Parlement européen à Strasboug

Le Parlement européen doit voter le DSA le lendemain de l’allocution d’Emmanuel Macron. Image : Parlement européen.

L’intérêt des industriels contre le droit des utilisateurs

Selon l’eurodéputé, « le DSA ne parvient pas à protéger efficacement les droits fondamentaux, la vie privée et la liberté d’expression en ligne. Il est très favorable à l’industrie et aux gouvernements, mais pas aux utilisateurs et aux citoyens. » Celui-ci remet en cause « la volonté politique » du Conseil européen présidé par la France lors des négociations et de la Commission européenne pour vraiment « s’attaquer à leur modèle économique en interdisant le traçage et le profilage qui est omniprésent en ligne. »

Seules certaines propositions favorables à la liberté de choix des utilisateurs ont été conservées dans le DSA. C’est le cas de l’interdiction des dark patterns, ces interfaces ou fonctionnalités trompeuses qui altèrent les choix des utilisateurs. « Le DSA est loin d’être parfait, mais il apporte bien des protections supplémentaires pour la liberté d’expression et la vie privée en ligne » tempère l’avocat Ian Barber auprès de Siècle Digital. Juriste pour l’organisation britannique de défense des droits humains en ligne Global Digital Partners, il reconnaît cependant un manque d’ambition au sujet des pratiques commerciales des entreprises et de la publicité basée sur la « surveillance » des utilisateurs.

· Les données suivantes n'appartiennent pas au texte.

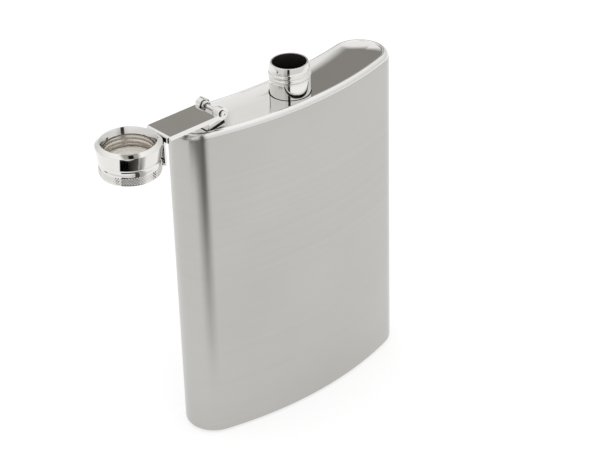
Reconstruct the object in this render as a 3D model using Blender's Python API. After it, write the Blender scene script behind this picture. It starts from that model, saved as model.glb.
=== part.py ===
"""Hip flask: a curved sheet-steel body with a screw cap on a hinged arm.

Frame: +Z up, origin in the middle of the flat base. X runs across the width,
-Y is the convex front and +Y the hollow back. The cap is modelled open, mouth
up, past the -X side. Sizes below are millimetres; meshes are metres.
"""
import math

import bmesh
import bpy
from mathutils import Matrix

MM = 0.001

# Clearances between pieces
GAP = 0.3               # between faces that touch on the real object
THREAD_CLEARANCE = 0.5  # radial, cap thread crest to neck thread crest
STRAP_CLEARANCE = 0.5   # cap side to the arm's strap

# Body
BODY_WIDTH = 96.0
BODY_DEPTH = 23.3       # front to back in the middle of the width
BODY_HEIGHT = 123.0     # to the crest of the top rim
FRONT_BOW = 8.5         # how far the convex front bulges over the full width
BACK_BOW = 7.1          # how deep the hollow back is over the full width
WALL = 0.6
FOOT_ROUND = 1.4        # rounding of the bottom edge
FOOT_LIP = 0.4          # flat lip past the rounding
RIM_DROP = 2.5          # height of the rounding below the rim's crest
RIM_WIDTH = 2.4         # outside of the wall to the inner side of the rim
RIM_ROLL = 0.6          # inner rounding of the rim
SHOULDER_RECESS = 1.0   # rim crest down to the shoulder plate
SHOULDER_SHEET = 0.8
BASE_SHEET = 0.6

# Neck
NECK_HEIGHT = 10.7      # above the rim's crest
NECK_THREAD_RADIUS = 7.5
NECK_WALL = 1.55        # thread crest to bore
NECK_LOW_STEP = 0.3     # thread crest to the plain part below it
NECK_MOUTH_TAPER = 0.85  # thread crest to the outside of the mouth
NECK_FLANGE_REACH = 2.3
NECK_FLANGE_SHEET = 0.8
LEAD_IN = 2.2           # tapered top of the neck, above the thread
MOUTH_ROUND = 0.25
THREAD_PITCH = 1.5
THREAD_DEPTH = 0.45
THREAD_LENGTH = 4.5     # on the neck

# Hinge and arm
CAP_SIDE_GAP = 11.25    # side of the body to the open cap
HINGE_RISE = 5.5        # pin above the rim's crest
PIN_RADIUS = 0.8
PIN_HEAD_RADIUS = 1.4
PIN_HEAD = 0.45
PIN_DIMPLE = 0.5
KNUCKLE_RADIUS = 2.25
KNUCKLE_LENGTH = 2.25
ARM_WIDTH = 11.7
ARM_SHEET = 0.8
ARM_FLANGE = 1.7        # depth of the turned-down sides, sheet included
ARM_NOTCH = 2.9         # pin axis to the arm's cross edge between the knuckles
STRAP_WIDTH = 7.2       # beside the cap
STRAP_TIP_WIDTH = 6.6   # at the round end under the cap
STRAP_BEND = 0.3        # inner radius of the strap's bends
ARM_CORNER = 1.0        # rounding of the plate's corners at the strap
ARM_SKIRT = 0.1         # full-width end of the arm, below the knuckles
EAR_RADIUS = 1.75
BRACKET_SHEET = 0.8
BRACKET_TOE = 3.0       # foot of the bracket past the pin, towards the neck

# Cap, heights counted from its mouth towards its closed end
MOUTH_RISE = 7.0        # mouth of the open cap above the rim's crest
CAP_MOUTH_FACE = 0.15   # mouth edge past the insert's pocket
CAP_WALL = 0.6          # insert's pocket to the bottom of the cove
CAP_BAND_STEP = 1.2     # bottom of the cove to the band
CAP_GRIP_STEP = 0.55    # bottom of the cove to the grip ring
CAP_TAPER = 0.55        # how much narrower the band is at the cove
CAP_CHAMFER = 1.2
CAP_COVE = 2.4
CAP_GRIP = 3.6
FUNNEL = 2.3            # depth of the lead-in funnel
FUNNEL_LIP = 0.35       # funnel's end past the thread crest
INSERT_WALL = 1.05      # thread crest to the insert's outside
LINER = 1.2
RIVET_ROOM = 1.8        # hollow behind the liner
END_WALL = 1.6
LEDGE = 1.6             # step that carries the liner
GRIP_ROUND = 0.5

# Rivet
RIVET_RADIUS = 1.5
RIVET_HEAD_RADIUS = 3.0
RIVET_HEAD = 1.1
RIVET_HEAD_RIM = 0.3    # straight edge of the head, under its dome
RIVET_SET_RADIUS = 2.5  # peened end inside the cap
RIVET_SET = 0.7
WASHER_RADIUS = 3.0
WASHER = 0.4

# Facets
FACE_STEPS = 14
END_STEPS = 14
ROUND_STEPS = 40
SMALL_STEPS = 24
SHARP_ANGLE = math.radians(32)

# Sizes and places that follow
HALF_WIDTH = BODY_WIDTH / 2
FRONT_RADIUS = (HALF_WIDTH ** 2 + FRONT_BOW ** 2) / (2 * FRONT_BOW)
BACK_RADIUS = (HALF_WIDTH ** 2 + BACK_BOW ** 2) / (2 * BACK_BOW)
NECK_BORE_RADIUS = NECK_THREAD_RADIUS - NECK_WALL
NECK_LOW_RADIUS = NECK_THREAD_RADIUS - NECK_LOW_STEP
NECK_MOUTH_RADIUS = NECK_THREAD_RADIUS - NECK_MOUTH_TAPER
CAP_THREAD_RADIUS = NECK_THREAD_RADIUS + THREAD_CLEARANCE
INSERT_RADIUS = CAP_THREAD_RADIUS + INSERT_WALL
POCKET_RADIUS = INSERT_RADIUS + GAP
CAP_MOUTH_RADIUS = POCKET_RADIUS + CAP_MOUTH_FACE
CAP_WAIST_RADIUS = POCKET_RADIUS + CAP_WALL
CAP_BAND_RADIUS = CAP_WAIST_RADIUS + CAP_BAND_STEP
CAP_GRIP_RADIUS = CAP_WAIST_RADIUS + CAP_GRIP_STEP
HINGE_OFFSET = (HALF_WIDTH + CAP_SIDE_GAP + CAP_BAND_RADIUS) / 2
PIN_X = -HINGE_OFFSET
PIN_Z = BODY_HEIGHT + HINGE_RISE
CAP_X = -2 * HINGE_OFFSET
MOUTH_Z = BODY_HEIGHT + MOUTH_RISE
NECK_TOP = BODY_HEIGHT + NECK_HEIGHT
SHOULDER_Z = BODY_HEIGHT - SHOULDER_RECESS
CLOSED_MOUTH_Z = 2 * PIN_Z - MOUTH_Z
SEAL_DEPTH = NECK_TOP - CLOSED_MOUTH_Z + GAP
LEDGE_DEPTH = SEAL_DEPTH + LINER + GAP
END_DEPTH = LEDGE_DEPTH + RIVET_ROOM
CAP_HEIGHT = END_DEPTH + END_WALL
RIVET_HOLE = RIVET_RADIUS + GAP
PIN_HOLE = PIN_RADIUS + GAP
EAR_OUTSIDE = ARM_WIDTH / 2 - KNUCKLE_LENGTH - GAP
STRAP_X = CAP_X + CAP_BAND_RADIUS + STRAP_CLEARANCE
STRAP_Z = MOUTH_Z - CAP_HEIGHT - GAP - ARM_SHEET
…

Pour les entreprises numériques, l’entrée en application du DSA fait craindre un manque de cohérence et d’adaptation aux spécificités de chacun selon leurs services. Selon la directrice de la politique de Vimeo Mme Barros, « pour que le DSA puisse tenir ses promesses, il est essentiel de tenir compte, à chaque étape du processus, du fait que des plateformes différentes ont des modèles commerciaux, des types d’utilisateurs et des approches de la confiance et de la sécurité différents. Sans quoi, il pourrait y avoir de sérieuses répercussions pour les plateformes de petite et moyenne taille. »

Tel sera l’enjeu du DSA : démontrer que cette loi sans précédent dans le monde n’empêche pas les entreprises du numérique de prospérer dans l’UE tout en protégeant au maximum les citoyens européens.